Thailand’s politics are heating up – with escalating street protests driven by anti-government forces. In response, the Thai government has announced an emergency decree in Bangkok on October 15. However, protesters have planned more rallies. The situation has drawn global attention.
Protesters claim their anti-government moves are rational for an array of reasons. For example, their country’s economic recession has exacerbated rising unemployment rates. The new constitution, which was promulgated in 2017, was believed to only serve for strengthening and prolonging the ruling of military junta. Yet it is not hard to find that the current riots in Bangkok resemble the 2019 Hong Kong turmoil.
First, the rallies are mainly made up by young people. This is different from previous Thai street protests between the “Yellow Shirts,” those opposed to former Thai prime minister Thaksin Shinawatra and his successors, and “Red Shirts,” supporters of Thaksin.
Second, the rallies are well organized. There is no doubt that they are funded by some individuals or organizations behind the scenes. Take the gathering on Friday. The protesters were well furnished with protective gear such as helmets, goggles and umbrellas. It is obviously difficult for common students to raise funds for such gear.
Third, the patterns of the rallies in Bangkok are similar to those in Hong Kong. Anti-government protesters attempted to occupy public places, such as local landmarks, downtown shopping malls, and subway stations. This was all done in a bid to trigger broad attention from the international community. They used umbrellas as a sign of the protests. Protesters played cat and mouse with police by randomly deciding the location and time for protests.
Fourth, in a striking similarity to protests in Hong Kong, unidentified Westerners at rallies in Thailand openly instructed students to set up stages and barricades. There was also a very professional camera team hiding in the crowd to capture “touching” scenes. These images included protesters kneeing before officers and armed police swinging batons in front of unarmed protesters. Such photos went viral on social media platforms. They incited ordinary people’s hatred against the “brutal” government and thereby turned them into protesters. This was a clear recruitment campaign.

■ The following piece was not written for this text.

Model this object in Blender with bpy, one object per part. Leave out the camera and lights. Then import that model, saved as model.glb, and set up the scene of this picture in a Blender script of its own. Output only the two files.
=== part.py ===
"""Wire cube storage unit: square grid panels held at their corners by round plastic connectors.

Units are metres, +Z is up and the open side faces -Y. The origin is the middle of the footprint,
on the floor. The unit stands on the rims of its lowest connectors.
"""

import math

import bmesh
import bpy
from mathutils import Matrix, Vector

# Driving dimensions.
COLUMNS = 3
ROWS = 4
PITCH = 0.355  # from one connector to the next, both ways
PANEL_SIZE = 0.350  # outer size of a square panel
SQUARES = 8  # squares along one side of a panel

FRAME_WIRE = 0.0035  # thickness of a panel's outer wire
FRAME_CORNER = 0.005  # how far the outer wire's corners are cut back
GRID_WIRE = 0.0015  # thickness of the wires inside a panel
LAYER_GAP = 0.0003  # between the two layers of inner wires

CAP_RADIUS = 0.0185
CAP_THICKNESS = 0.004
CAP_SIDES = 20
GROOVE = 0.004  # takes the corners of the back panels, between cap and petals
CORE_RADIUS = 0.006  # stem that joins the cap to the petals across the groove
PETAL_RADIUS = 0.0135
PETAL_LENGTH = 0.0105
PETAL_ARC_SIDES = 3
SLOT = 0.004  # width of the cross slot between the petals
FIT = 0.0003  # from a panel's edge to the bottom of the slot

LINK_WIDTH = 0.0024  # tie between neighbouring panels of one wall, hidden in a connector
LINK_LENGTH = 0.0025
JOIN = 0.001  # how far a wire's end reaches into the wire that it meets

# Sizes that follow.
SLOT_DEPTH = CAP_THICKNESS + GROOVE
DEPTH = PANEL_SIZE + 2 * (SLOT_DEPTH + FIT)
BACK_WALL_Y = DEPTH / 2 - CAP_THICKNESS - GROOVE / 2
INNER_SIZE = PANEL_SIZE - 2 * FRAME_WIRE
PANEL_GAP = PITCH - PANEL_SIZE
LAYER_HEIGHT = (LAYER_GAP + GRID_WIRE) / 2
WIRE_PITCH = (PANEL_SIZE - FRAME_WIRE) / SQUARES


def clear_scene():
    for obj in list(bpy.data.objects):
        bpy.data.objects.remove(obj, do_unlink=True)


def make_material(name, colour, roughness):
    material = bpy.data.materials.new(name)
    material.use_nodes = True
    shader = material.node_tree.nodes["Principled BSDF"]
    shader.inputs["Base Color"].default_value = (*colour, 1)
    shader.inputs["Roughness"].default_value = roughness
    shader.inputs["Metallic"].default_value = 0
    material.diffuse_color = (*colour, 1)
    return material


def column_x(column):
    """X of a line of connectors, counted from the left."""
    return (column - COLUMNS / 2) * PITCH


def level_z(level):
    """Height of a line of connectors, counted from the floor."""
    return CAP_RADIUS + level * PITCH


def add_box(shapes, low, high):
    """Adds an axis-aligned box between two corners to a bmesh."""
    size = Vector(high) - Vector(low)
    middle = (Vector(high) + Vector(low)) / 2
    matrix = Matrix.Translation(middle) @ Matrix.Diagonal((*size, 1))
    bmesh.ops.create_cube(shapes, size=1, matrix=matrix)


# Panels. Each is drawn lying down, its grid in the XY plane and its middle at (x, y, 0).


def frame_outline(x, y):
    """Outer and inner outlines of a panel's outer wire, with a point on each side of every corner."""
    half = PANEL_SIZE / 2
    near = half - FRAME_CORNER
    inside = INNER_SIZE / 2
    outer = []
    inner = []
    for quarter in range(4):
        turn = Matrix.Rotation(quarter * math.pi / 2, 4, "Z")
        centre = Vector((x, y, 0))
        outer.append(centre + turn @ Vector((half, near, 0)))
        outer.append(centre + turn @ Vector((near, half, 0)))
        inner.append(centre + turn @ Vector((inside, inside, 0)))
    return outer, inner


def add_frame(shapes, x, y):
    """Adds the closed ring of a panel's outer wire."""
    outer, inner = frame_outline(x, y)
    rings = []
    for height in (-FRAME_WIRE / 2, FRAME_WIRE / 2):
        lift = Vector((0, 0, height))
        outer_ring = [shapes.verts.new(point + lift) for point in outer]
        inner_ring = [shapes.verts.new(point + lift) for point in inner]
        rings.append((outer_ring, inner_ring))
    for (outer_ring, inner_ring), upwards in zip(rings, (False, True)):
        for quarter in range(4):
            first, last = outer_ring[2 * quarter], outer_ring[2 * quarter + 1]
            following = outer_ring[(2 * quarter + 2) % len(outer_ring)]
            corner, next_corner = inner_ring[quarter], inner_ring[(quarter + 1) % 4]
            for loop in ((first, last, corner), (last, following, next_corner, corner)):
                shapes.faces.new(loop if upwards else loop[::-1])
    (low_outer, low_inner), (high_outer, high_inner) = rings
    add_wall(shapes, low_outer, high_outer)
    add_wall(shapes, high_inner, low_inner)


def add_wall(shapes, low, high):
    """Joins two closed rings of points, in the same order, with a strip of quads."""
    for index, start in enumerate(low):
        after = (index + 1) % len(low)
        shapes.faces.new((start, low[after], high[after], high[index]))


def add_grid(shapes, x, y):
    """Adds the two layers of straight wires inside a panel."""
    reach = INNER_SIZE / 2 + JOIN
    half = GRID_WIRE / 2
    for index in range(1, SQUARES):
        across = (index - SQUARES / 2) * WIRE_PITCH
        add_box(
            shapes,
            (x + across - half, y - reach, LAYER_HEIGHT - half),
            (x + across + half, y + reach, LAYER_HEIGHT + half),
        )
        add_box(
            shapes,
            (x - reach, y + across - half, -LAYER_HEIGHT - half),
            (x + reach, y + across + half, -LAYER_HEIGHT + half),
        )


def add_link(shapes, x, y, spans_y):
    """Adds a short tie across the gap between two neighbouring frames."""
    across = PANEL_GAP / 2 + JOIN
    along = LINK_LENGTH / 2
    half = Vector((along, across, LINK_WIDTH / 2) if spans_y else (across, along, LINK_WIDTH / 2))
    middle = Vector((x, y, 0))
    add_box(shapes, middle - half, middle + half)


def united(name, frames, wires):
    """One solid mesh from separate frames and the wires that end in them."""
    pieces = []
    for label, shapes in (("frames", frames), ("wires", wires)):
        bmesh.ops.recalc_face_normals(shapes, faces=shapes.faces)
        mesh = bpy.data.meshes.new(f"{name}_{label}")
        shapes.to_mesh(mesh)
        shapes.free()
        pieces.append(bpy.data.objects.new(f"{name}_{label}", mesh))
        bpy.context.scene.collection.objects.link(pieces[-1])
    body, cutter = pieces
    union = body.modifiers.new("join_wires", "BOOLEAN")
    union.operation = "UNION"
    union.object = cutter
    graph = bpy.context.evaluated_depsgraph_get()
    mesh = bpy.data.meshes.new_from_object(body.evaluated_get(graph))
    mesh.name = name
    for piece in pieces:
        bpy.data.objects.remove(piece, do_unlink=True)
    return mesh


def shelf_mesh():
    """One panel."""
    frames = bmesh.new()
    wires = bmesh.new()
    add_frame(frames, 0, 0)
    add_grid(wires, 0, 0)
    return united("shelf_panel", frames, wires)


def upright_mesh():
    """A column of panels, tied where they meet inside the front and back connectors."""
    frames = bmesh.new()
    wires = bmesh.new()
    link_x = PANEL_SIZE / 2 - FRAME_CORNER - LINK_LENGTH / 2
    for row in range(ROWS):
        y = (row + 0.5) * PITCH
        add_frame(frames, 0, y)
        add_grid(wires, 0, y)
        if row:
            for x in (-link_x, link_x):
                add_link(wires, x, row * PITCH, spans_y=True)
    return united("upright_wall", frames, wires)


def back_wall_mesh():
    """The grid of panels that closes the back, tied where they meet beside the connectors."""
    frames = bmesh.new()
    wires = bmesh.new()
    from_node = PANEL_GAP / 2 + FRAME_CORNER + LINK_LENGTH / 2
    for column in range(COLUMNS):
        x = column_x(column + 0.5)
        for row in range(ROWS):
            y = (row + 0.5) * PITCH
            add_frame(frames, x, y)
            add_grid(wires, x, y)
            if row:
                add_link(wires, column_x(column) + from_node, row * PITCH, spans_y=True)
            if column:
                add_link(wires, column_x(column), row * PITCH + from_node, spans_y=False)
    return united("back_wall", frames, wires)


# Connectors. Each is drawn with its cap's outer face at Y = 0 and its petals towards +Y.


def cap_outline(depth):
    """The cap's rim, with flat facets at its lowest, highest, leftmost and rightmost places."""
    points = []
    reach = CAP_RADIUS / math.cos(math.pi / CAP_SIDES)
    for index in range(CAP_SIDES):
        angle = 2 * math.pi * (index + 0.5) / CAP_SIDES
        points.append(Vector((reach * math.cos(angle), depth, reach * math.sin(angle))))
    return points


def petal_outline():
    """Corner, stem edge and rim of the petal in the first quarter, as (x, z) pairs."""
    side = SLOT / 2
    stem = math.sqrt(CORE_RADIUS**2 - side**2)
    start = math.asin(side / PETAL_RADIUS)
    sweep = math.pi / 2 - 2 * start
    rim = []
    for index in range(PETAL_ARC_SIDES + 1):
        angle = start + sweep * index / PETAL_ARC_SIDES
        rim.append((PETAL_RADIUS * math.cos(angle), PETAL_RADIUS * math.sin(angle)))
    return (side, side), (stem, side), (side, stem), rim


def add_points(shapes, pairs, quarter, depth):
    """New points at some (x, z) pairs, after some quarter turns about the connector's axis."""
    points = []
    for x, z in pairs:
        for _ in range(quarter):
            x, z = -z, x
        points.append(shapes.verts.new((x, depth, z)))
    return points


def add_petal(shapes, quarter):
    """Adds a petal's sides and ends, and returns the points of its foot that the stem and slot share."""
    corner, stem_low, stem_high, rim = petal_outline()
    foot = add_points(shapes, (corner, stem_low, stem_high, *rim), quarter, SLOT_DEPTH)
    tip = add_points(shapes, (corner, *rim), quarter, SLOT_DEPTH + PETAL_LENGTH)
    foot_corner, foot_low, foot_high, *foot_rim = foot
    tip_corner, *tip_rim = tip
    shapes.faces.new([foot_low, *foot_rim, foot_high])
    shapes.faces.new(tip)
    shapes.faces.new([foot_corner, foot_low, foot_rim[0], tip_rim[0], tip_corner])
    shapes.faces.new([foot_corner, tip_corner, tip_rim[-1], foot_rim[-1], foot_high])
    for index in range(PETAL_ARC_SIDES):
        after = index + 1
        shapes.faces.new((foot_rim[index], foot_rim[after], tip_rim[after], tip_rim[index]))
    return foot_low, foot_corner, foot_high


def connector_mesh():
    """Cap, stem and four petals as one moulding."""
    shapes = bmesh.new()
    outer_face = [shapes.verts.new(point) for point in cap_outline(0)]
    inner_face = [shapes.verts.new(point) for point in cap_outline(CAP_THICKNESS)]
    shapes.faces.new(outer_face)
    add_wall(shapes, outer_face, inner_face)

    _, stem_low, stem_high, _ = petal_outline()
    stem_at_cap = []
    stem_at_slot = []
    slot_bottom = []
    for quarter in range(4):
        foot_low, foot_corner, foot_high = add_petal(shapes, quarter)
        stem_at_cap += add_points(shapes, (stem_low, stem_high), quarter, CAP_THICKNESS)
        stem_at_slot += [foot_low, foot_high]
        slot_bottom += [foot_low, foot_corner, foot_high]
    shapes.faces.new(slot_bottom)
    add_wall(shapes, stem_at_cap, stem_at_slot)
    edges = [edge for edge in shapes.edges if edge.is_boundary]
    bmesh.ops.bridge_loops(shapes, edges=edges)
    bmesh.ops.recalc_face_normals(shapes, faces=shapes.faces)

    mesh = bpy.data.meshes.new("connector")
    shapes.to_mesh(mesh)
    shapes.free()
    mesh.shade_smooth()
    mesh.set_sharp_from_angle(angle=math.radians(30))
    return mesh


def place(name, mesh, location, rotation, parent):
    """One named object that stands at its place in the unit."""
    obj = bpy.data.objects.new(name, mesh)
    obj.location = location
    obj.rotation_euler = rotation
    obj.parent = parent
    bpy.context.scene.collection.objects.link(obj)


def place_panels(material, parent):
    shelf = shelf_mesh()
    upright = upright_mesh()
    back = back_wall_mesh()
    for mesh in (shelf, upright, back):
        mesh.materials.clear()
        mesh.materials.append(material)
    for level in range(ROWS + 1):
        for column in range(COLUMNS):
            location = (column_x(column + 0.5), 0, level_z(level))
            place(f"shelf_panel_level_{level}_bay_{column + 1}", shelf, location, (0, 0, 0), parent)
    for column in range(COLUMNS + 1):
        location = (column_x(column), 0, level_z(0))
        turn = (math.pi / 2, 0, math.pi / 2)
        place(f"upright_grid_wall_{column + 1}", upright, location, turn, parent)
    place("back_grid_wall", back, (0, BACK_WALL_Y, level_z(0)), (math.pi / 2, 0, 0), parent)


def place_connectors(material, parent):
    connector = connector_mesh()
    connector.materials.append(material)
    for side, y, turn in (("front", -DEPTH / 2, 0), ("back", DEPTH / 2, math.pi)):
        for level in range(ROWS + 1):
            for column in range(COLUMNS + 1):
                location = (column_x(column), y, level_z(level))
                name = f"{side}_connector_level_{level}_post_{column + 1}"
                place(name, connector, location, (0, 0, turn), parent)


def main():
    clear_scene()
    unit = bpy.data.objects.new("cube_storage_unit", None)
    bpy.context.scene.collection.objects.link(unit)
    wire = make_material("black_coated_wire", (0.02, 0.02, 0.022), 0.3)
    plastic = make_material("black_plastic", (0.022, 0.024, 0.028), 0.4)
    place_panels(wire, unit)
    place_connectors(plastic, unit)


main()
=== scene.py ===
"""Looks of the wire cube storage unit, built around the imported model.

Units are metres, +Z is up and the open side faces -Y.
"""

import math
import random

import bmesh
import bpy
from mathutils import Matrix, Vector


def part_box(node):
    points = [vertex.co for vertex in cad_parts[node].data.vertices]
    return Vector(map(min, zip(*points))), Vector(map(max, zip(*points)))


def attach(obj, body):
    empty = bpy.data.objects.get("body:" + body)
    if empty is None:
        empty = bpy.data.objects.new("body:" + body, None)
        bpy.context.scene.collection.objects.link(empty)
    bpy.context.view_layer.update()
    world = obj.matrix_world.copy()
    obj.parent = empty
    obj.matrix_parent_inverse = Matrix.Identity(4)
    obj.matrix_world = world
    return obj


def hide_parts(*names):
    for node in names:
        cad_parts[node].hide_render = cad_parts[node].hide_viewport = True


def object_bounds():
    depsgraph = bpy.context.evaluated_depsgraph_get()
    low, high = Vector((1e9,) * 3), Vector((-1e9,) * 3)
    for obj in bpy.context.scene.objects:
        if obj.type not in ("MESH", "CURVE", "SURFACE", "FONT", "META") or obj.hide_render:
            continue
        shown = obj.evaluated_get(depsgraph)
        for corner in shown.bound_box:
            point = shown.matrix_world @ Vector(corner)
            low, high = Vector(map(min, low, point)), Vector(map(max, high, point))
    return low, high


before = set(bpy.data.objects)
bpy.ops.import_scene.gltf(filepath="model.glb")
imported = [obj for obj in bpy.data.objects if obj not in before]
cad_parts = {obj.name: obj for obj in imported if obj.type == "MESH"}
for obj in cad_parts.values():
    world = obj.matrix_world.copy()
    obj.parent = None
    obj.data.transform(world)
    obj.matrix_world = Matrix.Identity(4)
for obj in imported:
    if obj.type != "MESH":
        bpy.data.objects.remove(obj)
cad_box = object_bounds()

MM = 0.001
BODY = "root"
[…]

It is worth noting that some Hong Kong rioters, including their leader Joshua Wong, have publicly supported Thai anti-government protests. This reminds people of the group photo featuring Wong and Thanathorn Juangroongruangkit, who served as the leader of the Future Forward Party that was dissolved by Thailand’s Constitutional Court in February.
The Thai government and mainstream media believe that anti-government forces in the country have colluded with the US and other Western countries to use young people with the ultimate goal to overthrow the current political system in Thailand. Those forces aim to bring in pro-West political proxies to rule the country with Western-styled democracy. It is essentially a “color revolution.”
This is in line with the US’ general practice. The US manipulated color revolutions in the former Soviet Union, the Middle East, and other countries and regions for its political intentions, leaving many countries in a mess, threatening regional and world peace and stability.
It is unclear whether the Thai young generation, who are currently being used as cannon fodder by the US and its proxies, actually understand that a color revolution is not as beautiful nor peaceful as portrayed.